§ Stated exercise
Will you repeat only the lines beginning at the one that mentions "for name, shape" and ending at the one that mentions "# is a finish, so", both of them included, exactly?

§ Material for the task
■ ■ ■ ■ ■

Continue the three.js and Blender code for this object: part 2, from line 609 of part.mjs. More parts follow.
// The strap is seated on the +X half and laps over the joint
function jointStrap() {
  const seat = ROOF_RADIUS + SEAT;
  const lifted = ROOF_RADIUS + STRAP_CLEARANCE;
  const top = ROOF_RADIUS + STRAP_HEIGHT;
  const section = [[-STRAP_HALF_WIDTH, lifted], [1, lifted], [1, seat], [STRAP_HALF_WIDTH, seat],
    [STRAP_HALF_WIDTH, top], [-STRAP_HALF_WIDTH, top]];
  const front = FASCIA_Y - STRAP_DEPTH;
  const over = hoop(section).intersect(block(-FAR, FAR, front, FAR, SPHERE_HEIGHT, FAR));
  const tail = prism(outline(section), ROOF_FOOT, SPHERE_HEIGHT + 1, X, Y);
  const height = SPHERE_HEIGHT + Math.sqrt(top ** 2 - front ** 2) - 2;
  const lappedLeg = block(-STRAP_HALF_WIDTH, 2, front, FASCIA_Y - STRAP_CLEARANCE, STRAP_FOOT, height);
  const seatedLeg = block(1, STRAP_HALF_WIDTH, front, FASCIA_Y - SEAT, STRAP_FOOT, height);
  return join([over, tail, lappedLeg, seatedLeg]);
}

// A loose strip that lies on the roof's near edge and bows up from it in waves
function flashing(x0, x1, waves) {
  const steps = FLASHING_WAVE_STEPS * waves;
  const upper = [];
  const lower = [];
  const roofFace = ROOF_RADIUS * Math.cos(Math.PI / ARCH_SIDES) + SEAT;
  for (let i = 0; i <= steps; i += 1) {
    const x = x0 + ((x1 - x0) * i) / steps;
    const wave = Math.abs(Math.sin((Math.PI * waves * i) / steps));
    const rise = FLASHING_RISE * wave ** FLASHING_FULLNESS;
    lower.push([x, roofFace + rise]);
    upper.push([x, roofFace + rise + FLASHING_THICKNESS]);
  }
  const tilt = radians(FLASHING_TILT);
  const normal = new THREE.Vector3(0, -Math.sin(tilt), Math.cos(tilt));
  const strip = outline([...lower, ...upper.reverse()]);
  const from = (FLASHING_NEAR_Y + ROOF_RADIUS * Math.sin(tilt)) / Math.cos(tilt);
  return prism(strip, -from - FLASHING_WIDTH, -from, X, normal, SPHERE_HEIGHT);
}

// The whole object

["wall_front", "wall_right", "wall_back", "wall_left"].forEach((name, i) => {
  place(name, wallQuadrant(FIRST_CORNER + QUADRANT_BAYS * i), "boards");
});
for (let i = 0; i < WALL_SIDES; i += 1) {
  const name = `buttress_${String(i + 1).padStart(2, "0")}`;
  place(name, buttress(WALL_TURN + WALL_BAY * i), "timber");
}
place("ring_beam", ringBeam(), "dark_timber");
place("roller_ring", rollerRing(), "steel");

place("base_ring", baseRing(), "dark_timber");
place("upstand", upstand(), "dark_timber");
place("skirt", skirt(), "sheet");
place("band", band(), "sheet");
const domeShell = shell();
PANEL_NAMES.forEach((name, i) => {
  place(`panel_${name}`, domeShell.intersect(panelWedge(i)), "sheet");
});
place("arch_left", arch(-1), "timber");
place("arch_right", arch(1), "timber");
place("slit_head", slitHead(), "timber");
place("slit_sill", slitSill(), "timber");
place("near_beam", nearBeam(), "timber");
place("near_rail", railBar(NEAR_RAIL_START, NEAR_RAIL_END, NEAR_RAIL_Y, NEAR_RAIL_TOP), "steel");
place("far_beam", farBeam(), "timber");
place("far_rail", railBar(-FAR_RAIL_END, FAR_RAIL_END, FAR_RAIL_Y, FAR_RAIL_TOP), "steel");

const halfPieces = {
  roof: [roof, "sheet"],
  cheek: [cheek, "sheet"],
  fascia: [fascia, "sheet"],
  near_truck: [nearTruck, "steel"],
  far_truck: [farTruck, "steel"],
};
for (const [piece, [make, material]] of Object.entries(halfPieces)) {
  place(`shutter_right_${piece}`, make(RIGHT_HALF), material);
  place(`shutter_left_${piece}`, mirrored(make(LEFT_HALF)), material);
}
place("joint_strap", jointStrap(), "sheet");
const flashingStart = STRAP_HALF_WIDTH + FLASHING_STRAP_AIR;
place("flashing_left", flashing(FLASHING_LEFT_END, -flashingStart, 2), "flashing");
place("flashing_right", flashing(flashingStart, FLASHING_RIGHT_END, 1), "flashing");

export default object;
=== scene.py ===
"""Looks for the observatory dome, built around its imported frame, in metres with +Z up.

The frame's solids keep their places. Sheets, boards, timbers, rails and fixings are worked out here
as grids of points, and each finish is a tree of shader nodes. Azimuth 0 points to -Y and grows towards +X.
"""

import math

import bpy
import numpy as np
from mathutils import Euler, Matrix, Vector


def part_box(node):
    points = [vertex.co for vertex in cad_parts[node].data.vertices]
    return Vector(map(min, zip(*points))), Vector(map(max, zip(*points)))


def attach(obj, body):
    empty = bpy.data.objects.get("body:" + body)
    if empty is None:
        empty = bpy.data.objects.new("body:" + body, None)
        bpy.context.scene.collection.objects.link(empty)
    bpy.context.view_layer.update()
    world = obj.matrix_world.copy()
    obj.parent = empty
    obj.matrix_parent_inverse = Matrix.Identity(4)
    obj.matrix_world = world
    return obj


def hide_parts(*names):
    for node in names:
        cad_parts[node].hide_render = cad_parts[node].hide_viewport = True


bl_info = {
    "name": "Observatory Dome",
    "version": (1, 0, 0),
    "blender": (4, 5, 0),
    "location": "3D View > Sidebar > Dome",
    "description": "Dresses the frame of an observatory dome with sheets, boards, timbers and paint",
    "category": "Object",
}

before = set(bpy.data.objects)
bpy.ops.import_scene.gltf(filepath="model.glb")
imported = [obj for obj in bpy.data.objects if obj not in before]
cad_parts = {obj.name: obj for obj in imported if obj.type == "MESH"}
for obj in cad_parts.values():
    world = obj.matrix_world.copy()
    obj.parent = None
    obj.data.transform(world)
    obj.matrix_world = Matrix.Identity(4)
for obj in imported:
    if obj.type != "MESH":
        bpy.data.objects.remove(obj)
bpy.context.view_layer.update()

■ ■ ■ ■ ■

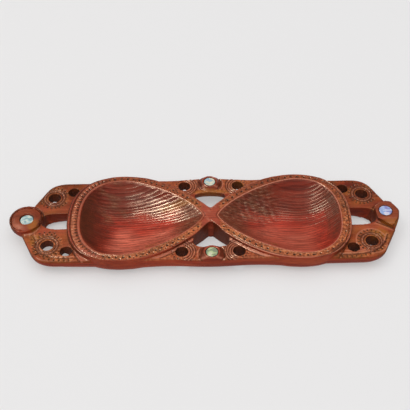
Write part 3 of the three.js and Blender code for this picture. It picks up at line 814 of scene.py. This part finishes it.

■ ■ ■ ■ ■

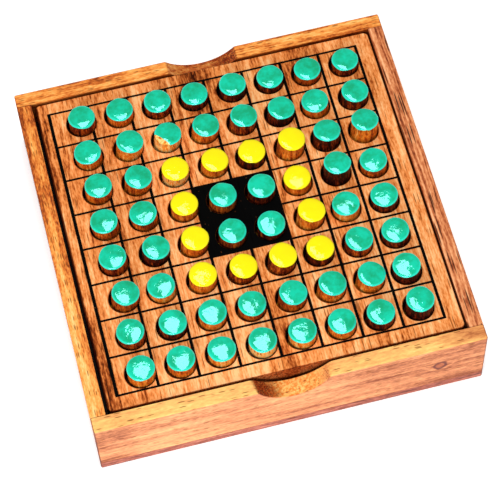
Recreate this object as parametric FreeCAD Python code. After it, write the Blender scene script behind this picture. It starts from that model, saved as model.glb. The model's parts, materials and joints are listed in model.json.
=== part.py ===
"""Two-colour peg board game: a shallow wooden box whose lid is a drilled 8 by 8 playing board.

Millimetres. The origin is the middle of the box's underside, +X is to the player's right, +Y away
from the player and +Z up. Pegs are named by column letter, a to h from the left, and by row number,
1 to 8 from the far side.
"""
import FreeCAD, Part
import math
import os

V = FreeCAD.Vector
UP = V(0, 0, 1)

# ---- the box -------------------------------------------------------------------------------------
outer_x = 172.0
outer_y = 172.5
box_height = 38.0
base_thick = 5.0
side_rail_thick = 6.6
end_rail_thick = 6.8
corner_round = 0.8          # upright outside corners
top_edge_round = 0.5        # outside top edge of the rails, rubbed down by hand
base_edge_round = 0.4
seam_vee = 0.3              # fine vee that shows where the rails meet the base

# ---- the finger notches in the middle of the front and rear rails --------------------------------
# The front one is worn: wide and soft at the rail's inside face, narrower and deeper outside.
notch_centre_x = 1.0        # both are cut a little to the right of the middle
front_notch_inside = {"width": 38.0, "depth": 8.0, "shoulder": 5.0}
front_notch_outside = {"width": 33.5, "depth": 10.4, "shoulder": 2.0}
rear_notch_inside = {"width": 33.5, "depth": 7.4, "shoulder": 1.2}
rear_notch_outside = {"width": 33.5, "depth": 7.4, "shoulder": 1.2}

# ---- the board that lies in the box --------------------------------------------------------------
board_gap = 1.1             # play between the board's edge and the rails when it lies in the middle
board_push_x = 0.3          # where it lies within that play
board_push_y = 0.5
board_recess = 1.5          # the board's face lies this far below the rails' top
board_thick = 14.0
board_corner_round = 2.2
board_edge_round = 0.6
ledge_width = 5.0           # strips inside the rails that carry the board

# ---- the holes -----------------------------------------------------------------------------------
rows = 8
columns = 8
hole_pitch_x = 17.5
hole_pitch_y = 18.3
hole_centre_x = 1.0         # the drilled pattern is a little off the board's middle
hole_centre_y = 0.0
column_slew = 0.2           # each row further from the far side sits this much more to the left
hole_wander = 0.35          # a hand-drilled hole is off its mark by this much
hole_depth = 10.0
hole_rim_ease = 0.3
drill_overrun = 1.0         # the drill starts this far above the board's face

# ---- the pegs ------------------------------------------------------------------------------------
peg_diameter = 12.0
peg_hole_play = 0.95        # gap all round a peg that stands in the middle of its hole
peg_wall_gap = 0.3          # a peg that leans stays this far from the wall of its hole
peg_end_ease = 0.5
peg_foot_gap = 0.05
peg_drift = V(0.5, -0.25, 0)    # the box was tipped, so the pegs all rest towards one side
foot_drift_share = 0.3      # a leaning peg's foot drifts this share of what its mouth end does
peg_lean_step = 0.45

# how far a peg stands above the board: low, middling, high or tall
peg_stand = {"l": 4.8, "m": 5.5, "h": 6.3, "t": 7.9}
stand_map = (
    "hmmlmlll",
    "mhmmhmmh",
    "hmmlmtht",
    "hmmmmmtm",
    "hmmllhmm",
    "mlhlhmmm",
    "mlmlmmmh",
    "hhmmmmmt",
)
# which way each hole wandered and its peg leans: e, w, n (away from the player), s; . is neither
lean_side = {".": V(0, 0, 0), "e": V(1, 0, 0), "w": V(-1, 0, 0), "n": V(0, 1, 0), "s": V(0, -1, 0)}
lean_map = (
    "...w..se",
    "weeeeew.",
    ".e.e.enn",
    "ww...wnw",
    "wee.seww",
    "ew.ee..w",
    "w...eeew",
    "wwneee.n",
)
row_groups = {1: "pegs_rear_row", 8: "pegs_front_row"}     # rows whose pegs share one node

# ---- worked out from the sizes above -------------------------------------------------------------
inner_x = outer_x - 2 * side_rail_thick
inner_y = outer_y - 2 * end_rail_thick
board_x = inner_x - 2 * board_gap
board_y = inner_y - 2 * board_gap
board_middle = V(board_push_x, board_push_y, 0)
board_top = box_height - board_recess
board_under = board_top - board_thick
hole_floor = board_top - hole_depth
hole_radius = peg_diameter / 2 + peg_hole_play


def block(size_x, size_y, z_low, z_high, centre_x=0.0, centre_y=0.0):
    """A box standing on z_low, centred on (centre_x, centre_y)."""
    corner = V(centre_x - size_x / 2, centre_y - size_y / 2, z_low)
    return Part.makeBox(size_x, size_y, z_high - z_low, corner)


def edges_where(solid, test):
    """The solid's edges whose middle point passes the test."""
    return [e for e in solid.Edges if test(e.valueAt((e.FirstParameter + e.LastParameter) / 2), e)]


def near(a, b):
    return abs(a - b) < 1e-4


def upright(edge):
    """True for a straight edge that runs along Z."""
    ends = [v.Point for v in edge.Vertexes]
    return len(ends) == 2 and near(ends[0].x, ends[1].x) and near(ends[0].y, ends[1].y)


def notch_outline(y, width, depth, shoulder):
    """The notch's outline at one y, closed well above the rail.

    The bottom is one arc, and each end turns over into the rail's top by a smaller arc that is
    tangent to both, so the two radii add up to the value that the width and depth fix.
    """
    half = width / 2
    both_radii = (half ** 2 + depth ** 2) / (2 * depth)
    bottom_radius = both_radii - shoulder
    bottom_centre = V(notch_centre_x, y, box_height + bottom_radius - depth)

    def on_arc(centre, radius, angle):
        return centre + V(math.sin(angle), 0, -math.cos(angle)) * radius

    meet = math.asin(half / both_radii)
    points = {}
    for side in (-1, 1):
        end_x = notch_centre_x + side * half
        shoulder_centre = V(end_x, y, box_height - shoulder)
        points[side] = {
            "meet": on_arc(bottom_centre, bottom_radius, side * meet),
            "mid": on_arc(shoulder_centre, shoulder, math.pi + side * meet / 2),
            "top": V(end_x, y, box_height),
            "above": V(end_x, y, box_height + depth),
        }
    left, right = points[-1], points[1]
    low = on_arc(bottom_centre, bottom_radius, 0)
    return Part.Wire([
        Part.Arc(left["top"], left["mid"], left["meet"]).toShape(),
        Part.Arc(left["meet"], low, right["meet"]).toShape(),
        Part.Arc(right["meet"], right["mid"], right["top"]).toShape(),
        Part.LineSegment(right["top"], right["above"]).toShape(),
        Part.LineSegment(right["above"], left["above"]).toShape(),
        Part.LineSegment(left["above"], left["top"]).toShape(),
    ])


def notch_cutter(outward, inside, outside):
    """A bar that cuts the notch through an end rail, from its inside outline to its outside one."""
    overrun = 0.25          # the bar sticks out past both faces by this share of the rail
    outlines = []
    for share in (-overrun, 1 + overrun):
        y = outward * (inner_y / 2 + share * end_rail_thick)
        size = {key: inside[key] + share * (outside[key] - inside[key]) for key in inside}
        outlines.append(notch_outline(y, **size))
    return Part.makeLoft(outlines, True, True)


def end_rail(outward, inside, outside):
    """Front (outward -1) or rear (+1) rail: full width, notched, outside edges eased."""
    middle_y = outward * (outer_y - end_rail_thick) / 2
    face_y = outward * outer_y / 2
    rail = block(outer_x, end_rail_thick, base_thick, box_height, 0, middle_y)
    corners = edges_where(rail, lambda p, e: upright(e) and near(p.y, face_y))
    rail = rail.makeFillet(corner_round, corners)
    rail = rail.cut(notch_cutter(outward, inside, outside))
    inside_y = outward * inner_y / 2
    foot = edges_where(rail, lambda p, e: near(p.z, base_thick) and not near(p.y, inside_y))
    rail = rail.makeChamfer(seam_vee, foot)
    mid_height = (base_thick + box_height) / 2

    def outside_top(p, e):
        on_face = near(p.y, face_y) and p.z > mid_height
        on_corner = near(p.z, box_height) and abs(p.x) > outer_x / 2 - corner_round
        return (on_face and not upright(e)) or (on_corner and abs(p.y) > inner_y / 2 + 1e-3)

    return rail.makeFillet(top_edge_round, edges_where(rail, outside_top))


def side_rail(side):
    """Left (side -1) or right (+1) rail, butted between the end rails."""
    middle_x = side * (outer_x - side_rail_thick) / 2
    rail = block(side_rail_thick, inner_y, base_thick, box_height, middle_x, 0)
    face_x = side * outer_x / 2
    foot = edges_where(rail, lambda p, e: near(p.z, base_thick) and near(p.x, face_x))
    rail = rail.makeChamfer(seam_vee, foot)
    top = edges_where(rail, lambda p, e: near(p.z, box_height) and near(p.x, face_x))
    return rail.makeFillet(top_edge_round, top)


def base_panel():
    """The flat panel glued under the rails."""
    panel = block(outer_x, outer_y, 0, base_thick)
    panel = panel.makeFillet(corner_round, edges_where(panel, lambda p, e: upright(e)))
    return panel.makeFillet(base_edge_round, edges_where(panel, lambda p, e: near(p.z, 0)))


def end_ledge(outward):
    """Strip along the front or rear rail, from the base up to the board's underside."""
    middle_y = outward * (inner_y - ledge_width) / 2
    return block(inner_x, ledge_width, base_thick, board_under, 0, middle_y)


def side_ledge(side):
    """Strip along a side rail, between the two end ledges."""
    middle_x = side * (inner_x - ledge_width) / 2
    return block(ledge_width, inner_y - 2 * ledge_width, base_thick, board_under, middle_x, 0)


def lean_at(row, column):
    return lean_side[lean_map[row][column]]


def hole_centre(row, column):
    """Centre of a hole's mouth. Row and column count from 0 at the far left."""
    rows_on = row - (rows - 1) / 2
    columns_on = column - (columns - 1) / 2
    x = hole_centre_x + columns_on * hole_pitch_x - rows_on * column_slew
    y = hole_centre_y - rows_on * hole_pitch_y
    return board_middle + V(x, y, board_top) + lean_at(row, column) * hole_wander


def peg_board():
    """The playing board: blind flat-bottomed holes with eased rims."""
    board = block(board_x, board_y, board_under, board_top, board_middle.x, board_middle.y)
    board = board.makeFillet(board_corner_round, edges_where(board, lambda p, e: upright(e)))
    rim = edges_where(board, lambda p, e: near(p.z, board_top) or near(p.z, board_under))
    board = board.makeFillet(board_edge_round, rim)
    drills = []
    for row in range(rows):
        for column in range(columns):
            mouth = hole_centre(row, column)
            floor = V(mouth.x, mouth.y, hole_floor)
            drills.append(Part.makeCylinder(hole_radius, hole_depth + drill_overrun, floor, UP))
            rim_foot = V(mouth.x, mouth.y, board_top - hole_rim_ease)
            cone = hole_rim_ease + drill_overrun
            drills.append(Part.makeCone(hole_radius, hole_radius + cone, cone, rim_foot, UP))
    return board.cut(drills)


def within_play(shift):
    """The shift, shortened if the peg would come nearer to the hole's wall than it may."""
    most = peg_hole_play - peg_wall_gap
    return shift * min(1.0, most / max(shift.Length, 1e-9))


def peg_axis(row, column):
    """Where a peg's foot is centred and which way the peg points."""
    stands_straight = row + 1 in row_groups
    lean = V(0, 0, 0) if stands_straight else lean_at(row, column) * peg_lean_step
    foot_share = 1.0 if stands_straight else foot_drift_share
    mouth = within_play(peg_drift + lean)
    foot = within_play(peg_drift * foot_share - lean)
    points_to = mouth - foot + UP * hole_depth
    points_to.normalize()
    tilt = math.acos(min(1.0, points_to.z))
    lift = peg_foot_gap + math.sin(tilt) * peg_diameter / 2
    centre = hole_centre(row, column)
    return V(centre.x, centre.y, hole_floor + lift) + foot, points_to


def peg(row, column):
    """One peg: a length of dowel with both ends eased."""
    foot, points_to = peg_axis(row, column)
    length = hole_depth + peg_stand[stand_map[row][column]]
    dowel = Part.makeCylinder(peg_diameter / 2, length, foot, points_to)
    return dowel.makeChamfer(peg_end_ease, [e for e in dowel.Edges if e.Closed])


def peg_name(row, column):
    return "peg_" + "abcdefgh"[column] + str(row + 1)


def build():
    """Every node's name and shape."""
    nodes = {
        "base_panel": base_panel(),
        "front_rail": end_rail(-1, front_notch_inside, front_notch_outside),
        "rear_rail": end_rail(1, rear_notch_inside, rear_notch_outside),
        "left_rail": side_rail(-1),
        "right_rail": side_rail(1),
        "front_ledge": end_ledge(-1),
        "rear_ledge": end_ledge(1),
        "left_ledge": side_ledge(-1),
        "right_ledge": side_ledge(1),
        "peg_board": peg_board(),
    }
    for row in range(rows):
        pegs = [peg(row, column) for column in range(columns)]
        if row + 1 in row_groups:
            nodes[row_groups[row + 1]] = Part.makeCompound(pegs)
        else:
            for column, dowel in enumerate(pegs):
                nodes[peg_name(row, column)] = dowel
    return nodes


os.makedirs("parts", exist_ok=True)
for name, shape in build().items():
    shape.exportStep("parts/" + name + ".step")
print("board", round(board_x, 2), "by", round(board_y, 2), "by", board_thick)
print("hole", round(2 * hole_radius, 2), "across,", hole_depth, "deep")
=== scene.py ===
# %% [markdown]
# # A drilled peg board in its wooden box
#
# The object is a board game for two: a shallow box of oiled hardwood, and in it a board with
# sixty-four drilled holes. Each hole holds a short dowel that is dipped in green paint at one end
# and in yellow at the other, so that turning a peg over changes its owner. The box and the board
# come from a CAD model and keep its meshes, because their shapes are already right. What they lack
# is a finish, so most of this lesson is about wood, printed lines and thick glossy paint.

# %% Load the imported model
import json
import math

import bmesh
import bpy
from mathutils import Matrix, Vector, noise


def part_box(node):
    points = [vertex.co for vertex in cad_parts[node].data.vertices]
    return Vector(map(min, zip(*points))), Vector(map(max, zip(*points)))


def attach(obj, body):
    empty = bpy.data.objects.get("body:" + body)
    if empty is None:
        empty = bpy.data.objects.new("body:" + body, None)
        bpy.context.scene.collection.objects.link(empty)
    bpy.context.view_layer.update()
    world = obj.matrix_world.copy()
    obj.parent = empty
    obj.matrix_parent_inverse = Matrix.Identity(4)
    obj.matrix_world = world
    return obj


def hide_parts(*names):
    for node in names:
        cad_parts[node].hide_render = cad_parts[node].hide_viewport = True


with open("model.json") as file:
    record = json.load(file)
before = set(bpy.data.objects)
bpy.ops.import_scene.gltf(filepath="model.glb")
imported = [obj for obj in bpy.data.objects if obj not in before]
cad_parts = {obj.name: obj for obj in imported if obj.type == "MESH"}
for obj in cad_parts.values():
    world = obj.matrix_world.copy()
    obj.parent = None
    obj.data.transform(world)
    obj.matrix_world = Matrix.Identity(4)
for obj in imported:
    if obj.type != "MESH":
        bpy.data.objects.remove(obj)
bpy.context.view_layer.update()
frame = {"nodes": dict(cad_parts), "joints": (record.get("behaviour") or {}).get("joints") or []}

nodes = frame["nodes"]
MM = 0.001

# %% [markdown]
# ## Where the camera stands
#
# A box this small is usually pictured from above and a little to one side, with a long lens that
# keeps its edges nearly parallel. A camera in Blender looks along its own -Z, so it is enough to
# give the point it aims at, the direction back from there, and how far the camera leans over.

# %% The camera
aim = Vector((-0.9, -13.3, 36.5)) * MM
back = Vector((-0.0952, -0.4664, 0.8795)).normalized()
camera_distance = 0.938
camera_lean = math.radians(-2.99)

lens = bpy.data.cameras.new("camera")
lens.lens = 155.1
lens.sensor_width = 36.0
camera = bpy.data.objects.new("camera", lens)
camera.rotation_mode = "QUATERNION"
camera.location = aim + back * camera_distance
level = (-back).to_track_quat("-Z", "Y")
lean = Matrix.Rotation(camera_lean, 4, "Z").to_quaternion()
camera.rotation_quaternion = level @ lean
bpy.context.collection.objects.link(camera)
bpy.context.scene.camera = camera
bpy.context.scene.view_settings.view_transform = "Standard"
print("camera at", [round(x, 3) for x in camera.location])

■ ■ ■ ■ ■

§ Written answer
for name, shape in build().items():
    shape.exportStep("parts/" + name + ".step")
print("board", round(board_x, 2), "by", round(board_y, 2), "by", board_thick)
print("hole", round(2 * hole_radius, 2), "across,", hole_depth, "deep")
=== scene.py ===
# %% [markdown]
# # A drilled peg board in its wooden box
#
# The object is a board game for two: a shallow box of oiled hardwood, and in it a board with
# sixty-four drilled holes. Each hole holds a short dowel that is dipped in green paint at one end
# and in yellow at the other, so that turning a peg over changes its owner. The box and the board
# come from a CAD model and keep its meshes, because their shapes are already right. What they lack
# is a finish, so most of this lesson is about wood, printed lines and thick glossy paint.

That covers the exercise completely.